Four Tips for Making the Most Out of Breaks in Therapy
Many occasions can lead to a break in therapy – anything from a planned vacation or change in schedule to a sudden health emergency or change in circumstance. These breaks can be planned or unplanned, initiated by either the client or by the therapist, and they can be welcome or unwelcome. No matter the circumstances, these breaks can also be opportunities for continued growth and increased self-awareness. If you find yourself facing a current or upcoming break in therapy, here are four tips to make the most of it:
Dedicate the time
Breaks can be opportunities to slow down and focus on yourself and your relationships. They are opportunities to put into practice some of the discoveries made in therapy, and to try turning to other coping strategies and social support outside the therapist’s office. Dedicate the hour or hours you may have otherwise scheduled for therapy to yourself in other ways: take yourself on a walk or schedule coffee with an old friend.

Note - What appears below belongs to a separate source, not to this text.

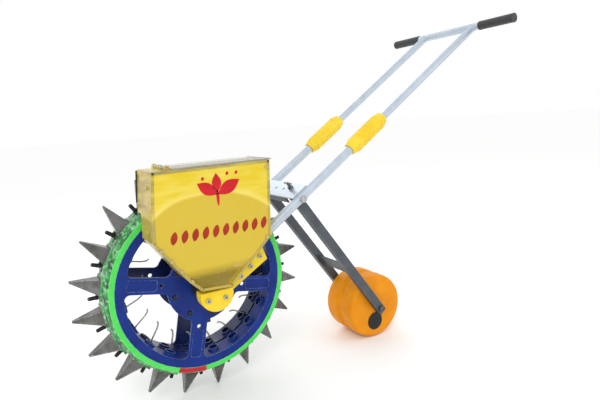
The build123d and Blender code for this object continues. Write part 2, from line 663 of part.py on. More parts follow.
# ---------------------------------------------------------------- tread band
with BuildPart() as tread_band:
    with BuildSketch(Plane(origin=(AXLE_X, 0, AXLE_Z), x_dir=(0, 1, 0), z_dir=(1, 0, 0))):
        with BuildLine():
            Polyline((-DRUM_HALF, LIP_R), (-DRUM_HALF, RIM_R))
            Spline((-DRUM_HALF, RIM_R), (-36.0, TREAD_R - 1.5), (0.0, TREAD_R), (36.0, TREAD_R - 1.5),
                   (DRUM_HALF, RIM_R))
            Polyline((DRUM_HALF, RIM_R), (DRUM_HALF, LIP_R), (DRUM_HALF - LIP_T, LIP_R),
                     (DRUM_HALF - LIP_T, TREAD_IN_R), (-DRUM_HALF + LIP_T, TREAD_IN_R),
                     (-DRUM_HALF + LIP_T, LIP_R), (-DRUM_HALF, LIP_R))
        make_face()
    revolve(axis=AXLE_LINE)
    collar = block(20.0, 52.0, 58.0, TREAD_R - 7.6, 13.0)
    add([turned_to(k, collar) for k in range(BEAKS)])
    pocket = (29.7 - BEAK_T0, (29.7 + BEAK_T0) / 2, BEAK_HALF + 0.1)
    hinge_slot = (12.0, 35.0, BEAK_HALF + 1.4)
    lever_slot = (14.0, 43.0, 7.0)
    for width, t, half in (pocket, hinge_slot, lever_slot):
        with BuildSketch(side_plane(half)):
            with PolarLocations(TREAD_R, BEAKS, BEAK_START):
                with Locations((0, t)):
                    Rectangle(40.0, width)
        extrude(amount=2 * half, mode=Mode.SUBTRACT)
save(tread_band.part, "tread_band")

JOINT_A0 = 247.5
JOINT_A1 = 266.0
with BuildPart() as rim_joints:
    for sign in SIDES.values():
        with BuildSketch(side_plane(sign * DRUM_HALF)):
            with BuildLine():
                CenterArc((0, 0), RIM_R - 0.5, JOINT_A0, JOINT_A1 - JOINT_A0)
                CenterArc((0, 0), LIP_R + 0.5, JOINT_A0, JOINT_A1 - JOINT_A0)
                for angle in (JOINT_A0, JOINT_A1):
                    Line(polar(LIP_R + 0.5, angle), polar(RIM_R - 0.5, angle))
            make_face()
        extrude(amount=-sign * 1.5)
save(rim_joints.part, "rim_joints")

# ---------------------------------------------------------------- seed drive
MODULE = 1.5
DRIVE_TEETH = 40
METER_TEETH = 20
GEAR_Y = -DRUM_HALF
GEAR_T = 5.5


def gear_face(teeth, phase):
    """Straight-flanked spur teeth with backlash on a root circle."""
    pitch_r = MODULE * teeth / 2
    step = 360.0 / teeth
    flanks = ((pitch_r - 1.5 * MODULE, 0.27), (pitch_r, 0.205), (pitch_r + 0.9 * MODULE, 0.11))
    with BuildSketch(Plane.XY, mode=Mode.PRIVATE) as gear:
        Circle(pitch_r - 1.25 * MODULE)
        for k in range(teeth):
            c = phase + k * step
            left = [polar(r, c + share * step) for r, share in flanks]
            right = [polar(r, c - share * step) for r, share in reversed(flanks)]
            Polygon(*(left + right), align=None)
    return gear.sketch


with BuildPart() as drive_gear:
    with BuildSketch(side_plane(GEAR_Y)):
        add(gear_face(DRIVE_TEETH, 0.0))
        Circle(FEED_R + 0.6, mode=Mode.SUBTRACT)
    extrude(amount=GEAR_T)
save(drive_gear.part, "drive_gear")

mesh_angle = 113.0
METER_AT = polar(45.2, mesh_angle)
mesh_phase = mesh_angle + 180.0
drive_step = 360.0 / DRIVE_TEETH
meter_step = 360.0 / METER_TEETH
mesh_share = (mesh_angle % drive_step) / drive_step
METER_PHASE = mesh_phase + meter_step * (0.5 + mesh_share)
SHAFT_R = 4.0
CELLS = 10
CELL_R = 4.5
with BuildPart() as metering_gear:
    with BuildSketch(side_plane(GEAR_Y - 0.4)):
        add(gear_face(METER_TEETH, METER_PHASE))
        Circle(SHAFT_R, mode=Mode.SUBTRACT)
    extrude(amount=GEAR_T - 0.8)
metering_gear_part = Pos(METER_AT[0], 0, METER_AT[1]) * metering_gear.part
save(metering_gear_part, "metering_gear")

ROLLER_Y0 = -136.0 + 4.5
ROLLER_Y1 = -68.5
with BuildPart() as metering_roller:
    add(across(*METER_AT, -138.5, -53.6, SHAFT_R))
    add(across(*METER_AT, ROLLER_Y0, ROLLER_Y1, METER_R))
    with BuildSketch(side_plane(-74.0)):
        with Locations(METER_AT):
            with PolarLocations(METER_R, CELLS):
                Circle(CELL_R)
    extrude(amount=9.0, mode=Mode.SUBTRACT)
save(metering_roller.part, "metering_roller")

# trough under the metering roller with a spout into the hub
TROUGH_IN = METER_R + 0.5
TROUGH_OUT = METER_R + 2.8
with BuildPart() as metering_housing:
    with BuildSketch(side_plane(-64.0)):
        with Locations(METER_AT):
            Circle(TROUGH_OUT)
            Circle(TROUGH_IN, mode=Mode.SUBTRACT)
        with Locations((METER_AT[0], METER_AT[1] + 2 * METER_R)):
            Rectangle(6 * METER_R, 3 * METER_R, mode=Mode.SUBTRACT)
    extrude(amount=76.0)
    for end_y in (-64.0, -136.0):
        with BuildSketch(side_plane(end_y)):
            with Locations(METER_AT):
                Circle(TROUGH_OUT)
                Circle(SHAFT_R + RUN, mode=Mode.SUBTRACT)
        extrude(amount=4.0)
    with BuildSketch(side_plane(-60.3)):
        with Locations((-9.0, 16.3)):
            Rectangle(16.0, 15.4)
    extrude(amount=29.7)
    with BuildSketch(side_plane(-60.0)):
        with Locations((-9.0, 17.6)):
            Rectangle(12.0, 14.0)
    extrude(amount=8.5, mode=Mode.SUBTRACT)
    with BuildSketch(side_plane(-68.0)):
        with Locations((-9.0, 20.6)):
            Rectangle(12.0, 20.0)
    extrude(amount=20.0, mode=Mode.SUBTRACT)
    add(across(*METER_AT, ROLLER_Y0 - 0.35, ROLLER_Y1 + 0.35, TROUGH_IN), mode=Mode.SUBTRACT)
save(metering_housing.part, "metering_housing")

# feed boss that carries the hopper side of the drum, with the drop tube inside the drum
DROP_Y = -27.0
DROP_TOP = -70.0
DROP_LONG = 34.0
with BuildPart() as feed_chute:
    with BuildSketch(side_plane(-40.2)):
        Circle(FEED_R)
        Circle(AXLE_R, mode=Mode.SUBTRACT)
        with Locations((-9.0, 15.0)):
            Circle(5.5, mode=Mode.SUBTRACT)
    extrude(amount=19.8)
    with BuildSketch(side_plane(-14.0)):
        Circle(FEED_R)
        with Locations((0, -40.0)):
            Rectangle(26.0, 60.0)
        Circle(AXLE_R, mode=Mode.SUBTRACT)
    extrude(amount=25.6)
    with BuildSketch(side_plane(-39.6)):
        Circle(FEED_R)
        Circle(AXLE_R, mode=Mode.SUBTRACT)
        with Locations((-9.0, 15.0)):
            Circle(5.5, mode=Mode.SUBTRACT)
    extrude(amount=0.6)
    with BuildSketch(side_plane(-16.5)):
        Circle(FEED_R - 2.5)
        with Locations((0, -40.0)):
            Rectangle(21.0, 70.0)
        Circle(AXLE_R + 2.5, mode=Mode.SUBTRACT)
    extrude(amount=21.2, mode=Mode.SUBTRACT)
    with BuildSketch(Plane(origin=at(0, DROP_Y, DROP_TOP), x_dir=(1, 0, 0), z_dir=(0, 0, -1))):
        Rectangle(26.0, 26.0)
        Rectangle(21.0, 21.0, mode=Mode.SUBTRACT)
    extrude(amount=DROP_LONG)
save(feed_chute.part, "feed_chute")

# ---------------------------------------------------------------- hopper
outline = [(-120.7, HOPPER_TOP), (-128.6, 219.8), (-133.0, 146.0), (-127.9, 136.3), (-63.6, 46.1),
           (-42.8, 24.7), (-36.3, 19.5), (36.1, 13.4), (41.8, 20.5), (144.9, 113.6), (155.7, HOPPER_TOP)]
TOP_STRIP_X = -84.0


with BuildSketch(Plane.XY) as hopper_face:
    with BuildLine():
        Polyline(*outline, close=True)
    make_face()
with BuildSketch(Plane.XY) as hopper_inner:
    with BuildLine():
        Polyline(*outline, close=True)
    make_face()
    offset(amount=-HOPPER_WALL, kind=Kind.INTERSECTION)

with BuildPart() as hopper_tub:
    with BuildSketch(side_plane(HOPPER_BACK)):
        add(hopper_face.sketch)
    extrude(amount=HOPPER_BACK - HOPPER_FRONT - PANEL_T)
    with BuildSketch(side_plane(HOPPER_UPPER_BACK)):
        add(hopper_face.sketch)
        Circle(ARCH_R, mode=Mode.SUBTRACT)
    extrude(amount=HOPPER_UPPER_BACK - HOPPER_BACK)
    with BuildSketch(side_plane(HOPPER_BACK - HOPPER_WALL)):
        add(hopper_inner.sketch)
    extrude(amount=60.0 + HOPPER_BACK - HOPPER_FRONT, mode=Mode.SUBTRACT)
    with BuildSketch(side_plane(HOPPER_UPPER_BACK - HOPPER_WALL)):
        add(hopper_inner.sketch)
        Circle(ARCH_R + HOPPER_WALL, mode=Mode.SUBTRACT)
    extrude(amount=HOPPER_UPPER_BACK - HOPPER_BACK + 20.0, mode=Mode.SUBTRACT)
    mouth_x0 = TOP_STRIP_X + 6.0
    mouth_x1 = 155.7 - HOPPER_WALL
    with BuildSketch(Plane(origin=at(0, 0, HOPPER_TOP + 1.0))):
        with Locations(((mouth_x0 + mouth_x1) / 2, (HOPPER_UPPER_BACK + HOPPER_FRONT + PANEL_T) / 2)):
            Rectangle(mouth_x1 - mouth_x0, HOPPER_UPPER_BACK - HOPPER_FRONT - PANEL_T - 2 * HOPPER_WALL)
    extrude(amount=-8.0, mode=Mode.SUBTRACT)
    with BuildSketch(side_plane(HOPPER_BACK + 1.0)):
        with Locations((-9.0, 16.3)):
            Rectangle(16.0, 15.4)
    extrude(amount=31.0, mode=Mode.SUBTRACT)
    with BuildSketch(side_plane(HOPPER_BACK + 1.0)):
        with Locations(METER_AT):
            Circle(SHAFT_R + 0.6)
    extrude(amount=6.0, mode=Mode.SUBTRACT)
    for y_knuckle in (-138.0, -90.0, -42.0):
        with BuildSketch(side_plane(y_knuckle + 5.0)):
            with Locations((TOP_STRIP_X, HOPPER_TOP + 5.0)):
                Circle(5.0)
                Rectangle(10.0, 6.0, align=(Align.CENTER, Align.MAX))
            with Locations((TOP_STRIP_X, HOPPER_TOP + 5.0)):
                Circle(2.5 + RUN, mode=Mode.SUBTRACT)
        extrude(amount=10.0)
save(hopper_tub.part, "hopper_tub")

with BuildPart() as hopper_panel:
    with BuildSketch(side_plane(HOPPER_FRONT + PANEL_T)):
        add(hopper_face.sketch)
    extrude(amount=PANEL_T)
    fillet(hopper_panel.edges().filter_by(Axis.Y), 1.5)
save(hopper_panel.part, "hopper_panel")

# bolts through the side wall and along the edges of the panel
side_bolts = [(0, 1, 0.45), (1, 2, 0.72)]
edge_bolts = [(-117.0, 128.0), (-98.0, 101.5), (-79.0, 75.0), (-58.0, 47.0), (135.0, 114.0), (146.0, 280.0)]
with BuildPart() as hopper_bolts:
    with BuildSketch(side_plane(HOPPER_FRONT)):
        with Locations(*edge_bolts):
            Circle(4.5)
    extrude(amount=3.5)
    for i, j, share in side_bolts:
        upper = Vector(outline[i][0], 0, outline[i][1])
        lower = Vector(outline[j][0], 0, outline[j][1])
        spot = upper + (lower - upper) * share
        wall_normal = (upper - lower).cross(Vector(0, 1, 0)).normalized()
        with BuildSketch(Plane(origin=at(spot.X, -121.0, spot.Z), x_dir=(0, 1, 0), z_dir=wall_normal)):
            Circle(4.5)
        extrude(amount=3.5)
save(hopper_bolts.part, "hopper_bolts")

LID_Z = HOPPER_TOP + 0.6
LID_T = 3.0
LID_X1 = 160.0
with BuildPart() as lid:
    with BuildSketch(Plane(origin=at(0, 0, LID_Z))):
        with Locations(((TOP_STRIP_X + 8.0 + LID_X1) / 2, (HOPPER_FRONT + HOPPER_UPPER_BACK) / 2)):
            Rectangle(LID_X1 - TOP_STRIP_X - 8.0, HOPPER_UPPER_BACK - HOPPER_FRONT + 4.0)
    extrude(amount=LID_T)
    add(across(TOP_STRIP_X, HOPPER_TOP + 5.0, -142.0, -38.0, 2.5))
    for y_mid in (-114.0, -66.0):
        with BuildSketch(side_plane(y_mid + 18.5)):
            with Locations((TOP_STRIP_X, HOPPER_TOP + 5.0)):
                Circle(4.6)
            with BuildLine():
                Polyline((TOP_STRIP_X, HOPPER_TOP + 0.6), (TOP_STRIP_X + 9.0, HOPPER_TOP + 0.6),
                         (TOP_STRIP_X + 9.0, HOPPER_TOP + 3.6), (TOP_STRIP_X, HOPPER_TOP + 9.0), close=True)
            make_face()
        extrude(amount=37.0)
save(lid.part, "lid")
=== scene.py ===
# %% [markdown]
# # Push seeder
# This walk-behind seeder rolls on a drum of steel beaks. Each beak pushes into the soil, its flap is
# tipped open, and a few seeds drop out of it. The engineering model already holds every part with its
# true size and its joints. This file only dresses that model: it gives each part its real material and
# adds the small things that are too fine for the engineering model, such as weld beads, screw recesses,
# grip ribs and the printed mark on the hopper.

import json
from math import atan2, cos, pi, sin

import bmesh
import bpy
from mathutils import Matrix, Vector


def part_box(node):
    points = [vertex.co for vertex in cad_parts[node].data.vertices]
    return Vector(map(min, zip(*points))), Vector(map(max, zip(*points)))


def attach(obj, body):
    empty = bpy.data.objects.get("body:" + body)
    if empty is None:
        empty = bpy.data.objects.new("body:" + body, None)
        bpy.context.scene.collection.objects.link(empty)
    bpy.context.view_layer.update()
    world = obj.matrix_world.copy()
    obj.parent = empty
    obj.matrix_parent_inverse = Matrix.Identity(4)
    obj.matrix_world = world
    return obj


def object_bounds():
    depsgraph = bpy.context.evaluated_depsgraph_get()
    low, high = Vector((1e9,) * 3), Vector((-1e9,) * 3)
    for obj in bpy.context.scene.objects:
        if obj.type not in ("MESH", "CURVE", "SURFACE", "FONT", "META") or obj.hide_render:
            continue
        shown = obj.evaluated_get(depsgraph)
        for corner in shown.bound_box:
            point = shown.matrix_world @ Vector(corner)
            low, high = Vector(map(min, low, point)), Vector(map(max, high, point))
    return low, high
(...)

Breaks can also be opportunities to step back, observe, and assess. It can be helpful to keep a journal during this time, and to bring your observations with you when you return to therapy. Some potential questions to consider journaling about: Did anything come up for you in your time away that you would have otherwise brought to therapy? If so, how did you manage it? What has changed since the start of therapy (or since your last break)? How have you grown? What’s needed moving forward?
Talk about it
Breaks can bring up feelings around loss and separation, both in the therapeutic relationship and in your relationships outside of therapy. In the session before the break, discuss with your therapist any feelings that come up around the upcoming break, and also put together a plan for how best to cope in the time away. Upon your return, you can reflect together on the experience and any insight gained.
Reach out for additional support as needed. For longer and unexpected breaks, consider scheduling short-term support with another therapist or reaching out to a warm line. You don’t need to wait for a crisis to reach out for help. If you do find yourself stuck or struggling, don’t hesitate to call a crisis help line like 988.